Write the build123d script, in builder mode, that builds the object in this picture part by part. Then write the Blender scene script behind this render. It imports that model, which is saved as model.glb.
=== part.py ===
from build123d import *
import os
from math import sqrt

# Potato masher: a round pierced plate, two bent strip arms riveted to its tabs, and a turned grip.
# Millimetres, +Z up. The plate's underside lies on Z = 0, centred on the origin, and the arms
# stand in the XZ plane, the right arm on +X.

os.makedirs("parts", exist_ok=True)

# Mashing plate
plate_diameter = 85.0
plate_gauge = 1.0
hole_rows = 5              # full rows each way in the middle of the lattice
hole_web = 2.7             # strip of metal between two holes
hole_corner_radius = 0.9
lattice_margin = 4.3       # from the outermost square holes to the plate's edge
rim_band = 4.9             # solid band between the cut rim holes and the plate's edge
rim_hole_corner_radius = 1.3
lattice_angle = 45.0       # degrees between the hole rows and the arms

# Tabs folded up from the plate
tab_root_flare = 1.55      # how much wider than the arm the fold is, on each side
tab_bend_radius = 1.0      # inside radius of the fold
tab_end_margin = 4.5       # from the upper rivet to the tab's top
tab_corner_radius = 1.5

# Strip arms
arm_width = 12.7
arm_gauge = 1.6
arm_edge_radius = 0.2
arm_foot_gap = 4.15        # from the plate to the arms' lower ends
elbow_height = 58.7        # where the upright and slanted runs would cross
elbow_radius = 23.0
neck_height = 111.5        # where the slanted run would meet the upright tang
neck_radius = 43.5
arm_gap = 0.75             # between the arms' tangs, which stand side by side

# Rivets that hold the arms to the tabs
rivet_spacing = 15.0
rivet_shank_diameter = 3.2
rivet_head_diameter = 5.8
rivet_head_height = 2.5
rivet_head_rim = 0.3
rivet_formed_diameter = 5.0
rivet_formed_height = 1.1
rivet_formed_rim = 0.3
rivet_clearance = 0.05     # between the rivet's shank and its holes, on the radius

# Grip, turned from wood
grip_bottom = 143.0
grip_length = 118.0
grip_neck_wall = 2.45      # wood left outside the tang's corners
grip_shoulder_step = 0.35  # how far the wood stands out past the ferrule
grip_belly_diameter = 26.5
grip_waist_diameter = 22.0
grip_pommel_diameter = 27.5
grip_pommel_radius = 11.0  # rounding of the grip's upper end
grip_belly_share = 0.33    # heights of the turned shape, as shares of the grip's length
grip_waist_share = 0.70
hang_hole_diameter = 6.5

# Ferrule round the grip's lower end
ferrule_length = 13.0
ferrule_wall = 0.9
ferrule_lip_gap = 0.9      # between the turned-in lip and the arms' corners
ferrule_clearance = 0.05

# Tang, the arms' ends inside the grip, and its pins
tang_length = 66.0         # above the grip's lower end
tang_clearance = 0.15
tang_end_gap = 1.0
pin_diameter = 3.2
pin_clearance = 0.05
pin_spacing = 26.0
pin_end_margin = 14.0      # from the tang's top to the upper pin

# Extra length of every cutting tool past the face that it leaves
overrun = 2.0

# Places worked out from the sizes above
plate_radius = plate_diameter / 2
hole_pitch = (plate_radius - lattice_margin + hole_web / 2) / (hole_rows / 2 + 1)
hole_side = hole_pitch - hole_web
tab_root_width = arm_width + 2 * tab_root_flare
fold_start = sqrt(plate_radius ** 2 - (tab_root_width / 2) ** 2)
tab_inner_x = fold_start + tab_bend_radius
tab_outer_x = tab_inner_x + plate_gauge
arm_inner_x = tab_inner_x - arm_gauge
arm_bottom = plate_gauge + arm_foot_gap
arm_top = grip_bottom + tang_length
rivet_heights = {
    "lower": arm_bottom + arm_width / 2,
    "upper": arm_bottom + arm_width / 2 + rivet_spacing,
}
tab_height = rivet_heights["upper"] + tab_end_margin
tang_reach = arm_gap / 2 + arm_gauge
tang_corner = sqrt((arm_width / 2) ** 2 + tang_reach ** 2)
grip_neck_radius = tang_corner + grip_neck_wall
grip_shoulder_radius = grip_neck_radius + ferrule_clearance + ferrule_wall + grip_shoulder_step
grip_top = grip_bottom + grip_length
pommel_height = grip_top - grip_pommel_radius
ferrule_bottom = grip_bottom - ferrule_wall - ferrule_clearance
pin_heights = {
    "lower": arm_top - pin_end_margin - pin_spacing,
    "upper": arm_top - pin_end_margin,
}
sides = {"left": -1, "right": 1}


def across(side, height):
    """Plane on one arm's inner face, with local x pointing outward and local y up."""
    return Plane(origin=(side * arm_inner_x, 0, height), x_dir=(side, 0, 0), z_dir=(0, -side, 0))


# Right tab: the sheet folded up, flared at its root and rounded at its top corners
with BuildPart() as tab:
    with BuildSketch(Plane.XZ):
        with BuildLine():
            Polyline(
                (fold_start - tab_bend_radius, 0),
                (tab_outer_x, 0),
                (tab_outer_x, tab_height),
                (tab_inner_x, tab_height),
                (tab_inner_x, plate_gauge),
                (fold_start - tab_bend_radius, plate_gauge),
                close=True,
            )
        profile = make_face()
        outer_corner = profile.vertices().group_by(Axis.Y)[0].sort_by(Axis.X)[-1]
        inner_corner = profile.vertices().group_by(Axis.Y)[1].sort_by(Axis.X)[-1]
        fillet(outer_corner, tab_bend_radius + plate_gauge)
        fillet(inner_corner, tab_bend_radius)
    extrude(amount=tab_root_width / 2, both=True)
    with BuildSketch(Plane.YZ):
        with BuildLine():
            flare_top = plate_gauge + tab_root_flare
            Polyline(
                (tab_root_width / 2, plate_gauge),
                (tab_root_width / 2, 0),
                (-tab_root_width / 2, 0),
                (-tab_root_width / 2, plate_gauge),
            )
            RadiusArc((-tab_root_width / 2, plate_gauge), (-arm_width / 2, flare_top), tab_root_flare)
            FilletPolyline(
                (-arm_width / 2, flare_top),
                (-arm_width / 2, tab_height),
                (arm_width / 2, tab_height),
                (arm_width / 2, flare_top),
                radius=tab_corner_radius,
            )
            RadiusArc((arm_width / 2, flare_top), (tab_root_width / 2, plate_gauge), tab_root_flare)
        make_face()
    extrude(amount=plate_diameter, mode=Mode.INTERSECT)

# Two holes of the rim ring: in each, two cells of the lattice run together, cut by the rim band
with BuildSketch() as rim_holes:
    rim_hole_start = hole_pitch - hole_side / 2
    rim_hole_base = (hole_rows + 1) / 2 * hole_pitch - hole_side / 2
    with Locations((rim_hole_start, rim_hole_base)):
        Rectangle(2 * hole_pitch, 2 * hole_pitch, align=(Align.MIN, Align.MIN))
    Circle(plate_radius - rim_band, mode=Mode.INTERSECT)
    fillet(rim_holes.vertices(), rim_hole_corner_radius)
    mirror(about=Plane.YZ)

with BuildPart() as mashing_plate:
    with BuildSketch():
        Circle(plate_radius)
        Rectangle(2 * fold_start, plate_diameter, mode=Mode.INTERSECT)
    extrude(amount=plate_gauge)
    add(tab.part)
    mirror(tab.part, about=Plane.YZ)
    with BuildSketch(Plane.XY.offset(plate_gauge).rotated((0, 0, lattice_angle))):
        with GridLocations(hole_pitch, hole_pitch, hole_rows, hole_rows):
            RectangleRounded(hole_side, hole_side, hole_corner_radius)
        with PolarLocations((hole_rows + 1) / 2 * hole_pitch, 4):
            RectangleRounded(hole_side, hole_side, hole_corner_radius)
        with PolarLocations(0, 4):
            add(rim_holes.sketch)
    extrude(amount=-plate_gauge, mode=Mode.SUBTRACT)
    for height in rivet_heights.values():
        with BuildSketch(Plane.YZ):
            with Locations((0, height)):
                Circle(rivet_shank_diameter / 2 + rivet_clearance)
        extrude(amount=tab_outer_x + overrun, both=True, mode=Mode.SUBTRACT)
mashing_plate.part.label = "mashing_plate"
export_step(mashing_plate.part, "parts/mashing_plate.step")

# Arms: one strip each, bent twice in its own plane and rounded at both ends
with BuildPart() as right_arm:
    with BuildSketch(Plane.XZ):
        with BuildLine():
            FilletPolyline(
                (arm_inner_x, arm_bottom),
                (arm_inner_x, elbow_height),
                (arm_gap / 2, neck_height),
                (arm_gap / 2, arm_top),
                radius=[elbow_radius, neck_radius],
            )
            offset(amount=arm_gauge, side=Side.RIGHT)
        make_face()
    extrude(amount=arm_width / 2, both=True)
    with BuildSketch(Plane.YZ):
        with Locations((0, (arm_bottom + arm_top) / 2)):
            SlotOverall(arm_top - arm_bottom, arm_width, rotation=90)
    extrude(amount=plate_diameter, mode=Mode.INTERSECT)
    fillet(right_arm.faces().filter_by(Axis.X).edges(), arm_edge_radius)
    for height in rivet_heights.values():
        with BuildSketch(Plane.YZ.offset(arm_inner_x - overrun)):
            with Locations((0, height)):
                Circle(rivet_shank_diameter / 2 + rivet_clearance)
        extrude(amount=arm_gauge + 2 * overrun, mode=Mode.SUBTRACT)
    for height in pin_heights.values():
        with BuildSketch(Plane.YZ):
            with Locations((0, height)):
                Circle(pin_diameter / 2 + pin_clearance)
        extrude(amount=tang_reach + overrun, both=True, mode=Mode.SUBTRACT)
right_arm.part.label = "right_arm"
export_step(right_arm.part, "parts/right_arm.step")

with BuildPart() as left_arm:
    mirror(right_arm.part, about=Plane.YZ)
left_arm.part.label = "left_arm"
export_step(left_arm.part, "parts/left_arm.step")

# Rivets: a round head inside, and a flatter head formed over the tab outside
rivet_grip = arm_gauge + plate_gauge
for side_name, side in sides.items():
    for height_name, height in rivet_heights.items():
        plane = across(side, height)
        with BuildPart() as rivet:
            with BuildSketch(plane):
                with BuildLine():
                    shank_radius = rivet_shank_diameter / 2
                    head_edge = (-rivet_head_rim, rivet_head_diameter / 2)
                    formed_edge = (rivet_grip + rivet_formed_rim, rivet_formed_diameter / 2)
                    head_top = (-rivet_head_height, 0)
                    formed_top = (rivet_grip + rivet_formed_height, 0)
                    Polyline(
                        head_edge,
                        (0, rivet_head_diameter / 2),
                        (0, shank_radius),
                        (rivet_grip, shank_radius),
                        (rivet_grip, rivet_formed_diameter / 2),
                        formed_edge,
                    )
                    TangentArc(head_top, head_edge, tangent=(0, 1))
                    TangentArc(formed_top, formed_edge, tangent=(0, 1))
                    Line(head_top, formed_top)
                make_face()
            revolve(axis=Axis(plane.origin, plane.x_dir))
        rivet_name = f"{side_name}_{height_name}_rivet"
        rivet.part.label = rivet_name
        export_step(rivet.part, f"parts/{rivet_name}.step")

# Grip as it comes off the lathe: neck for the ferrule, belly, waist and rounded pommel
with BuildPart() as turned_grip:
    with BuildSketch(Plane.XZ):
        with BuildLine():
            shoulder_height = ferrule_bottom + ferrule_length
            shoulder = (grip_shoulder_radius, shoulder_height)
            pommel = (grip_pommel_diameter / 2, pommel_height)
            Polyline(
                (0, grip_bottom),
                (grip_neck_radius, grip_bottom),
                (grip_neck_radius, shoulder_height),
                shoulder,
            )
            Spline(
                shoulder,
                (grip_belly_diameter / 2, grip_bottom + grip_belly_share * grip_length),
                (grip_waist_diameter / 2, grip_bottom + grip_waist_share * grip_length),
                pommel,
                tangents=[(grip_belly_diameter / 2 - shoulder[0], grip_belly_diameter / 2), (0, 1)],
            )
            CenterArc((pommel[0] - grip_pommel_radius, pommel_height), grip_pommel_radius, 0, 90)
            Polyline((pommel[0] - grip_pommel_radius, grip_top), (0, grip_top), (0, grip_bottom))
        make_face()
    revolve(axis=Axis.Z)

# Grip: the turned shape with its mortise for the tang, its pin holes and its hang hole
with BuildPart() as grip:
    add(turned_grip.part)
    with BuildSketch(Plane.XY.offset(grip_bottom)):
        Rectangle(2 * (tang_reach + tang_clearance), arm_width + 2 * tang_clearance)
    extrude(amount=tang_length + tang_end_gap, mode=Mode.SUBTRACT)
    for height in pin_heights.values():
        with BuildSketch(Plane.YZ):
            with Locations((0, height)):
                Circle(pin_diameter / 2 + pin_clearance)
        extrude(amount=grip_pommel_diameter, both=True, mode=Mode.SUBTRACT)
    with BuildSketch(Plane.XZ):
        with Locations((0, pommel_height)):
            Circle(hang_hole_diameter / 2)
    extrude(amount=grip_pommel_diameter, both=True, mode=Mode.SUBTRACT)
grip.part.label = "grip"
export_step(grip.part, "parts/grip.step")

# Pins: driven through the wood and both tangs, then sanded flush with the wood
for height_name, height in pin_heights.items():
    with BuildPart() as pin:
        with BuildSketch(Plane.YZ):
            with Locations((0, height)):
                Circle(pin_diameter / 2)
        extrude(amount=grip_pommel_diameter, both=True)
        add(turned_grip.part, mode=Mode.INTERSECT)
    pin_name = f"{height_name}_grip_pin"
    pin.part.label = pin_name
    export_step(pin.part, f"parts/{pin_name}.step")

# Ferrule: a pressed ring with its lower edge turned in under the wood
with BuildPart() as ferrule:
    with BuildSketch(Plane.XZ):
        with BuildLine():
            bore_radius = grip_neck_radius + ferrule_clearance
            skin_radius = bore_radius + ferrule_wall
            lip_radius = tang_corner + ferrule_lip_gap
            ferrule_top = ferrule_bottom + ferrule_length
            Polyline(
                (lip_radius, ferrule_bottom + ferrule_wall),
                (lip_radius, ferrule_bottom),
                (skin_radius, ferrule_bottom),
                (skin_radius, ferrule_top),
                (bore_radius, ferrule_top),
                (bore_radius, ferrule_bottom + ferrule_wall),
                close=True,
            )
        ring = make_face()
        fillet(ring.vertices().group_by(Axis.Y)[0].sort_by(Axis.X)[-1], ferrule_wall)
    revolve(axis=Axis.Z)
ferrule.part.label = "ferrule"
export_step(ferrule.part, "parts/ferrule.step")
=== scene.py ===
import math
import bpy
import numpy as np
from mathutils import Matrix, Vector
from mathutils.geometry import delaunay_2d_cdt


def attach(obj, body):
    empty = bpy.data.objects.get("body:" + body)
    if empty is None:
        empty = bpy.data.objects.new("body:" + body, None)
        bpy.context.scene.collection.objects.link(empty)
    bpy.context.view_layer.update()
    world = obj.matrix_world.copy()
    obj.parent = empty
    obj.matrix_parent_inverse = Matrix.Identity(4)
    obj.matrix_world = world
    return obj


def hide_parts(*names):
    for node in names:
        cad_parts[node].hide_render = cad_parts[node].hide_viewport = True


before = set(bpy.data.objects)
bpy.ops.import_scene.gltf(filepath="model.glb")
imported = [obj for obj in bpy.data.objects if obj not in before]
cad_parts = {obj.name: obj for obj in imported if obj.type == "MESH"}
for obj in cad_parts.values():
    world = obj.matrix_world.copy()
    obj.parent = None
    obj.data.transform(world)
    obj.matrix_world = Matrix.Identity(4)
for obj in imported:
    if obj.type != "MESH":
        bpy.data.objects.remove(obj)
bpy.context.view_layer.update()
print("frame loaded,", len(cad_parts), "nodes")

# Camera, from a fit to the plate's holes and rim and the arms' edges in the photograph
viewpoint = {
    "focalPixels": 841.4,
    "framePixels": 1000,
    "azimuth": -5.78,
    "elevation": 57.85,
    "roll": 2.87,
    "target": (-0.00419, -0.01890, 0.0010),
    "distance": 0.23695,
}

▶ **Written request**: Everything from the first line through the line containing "from math import sqrt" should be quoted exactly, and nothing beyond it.

▶ **Reply**:
Write the build123d script, in builder mode, that builds the object in this picture part by part. Then write the Blender scene script behind this render. It imports that model, which is saved as model.glb.
=== part.py ===
from build123d import *
import os
from math import sqrt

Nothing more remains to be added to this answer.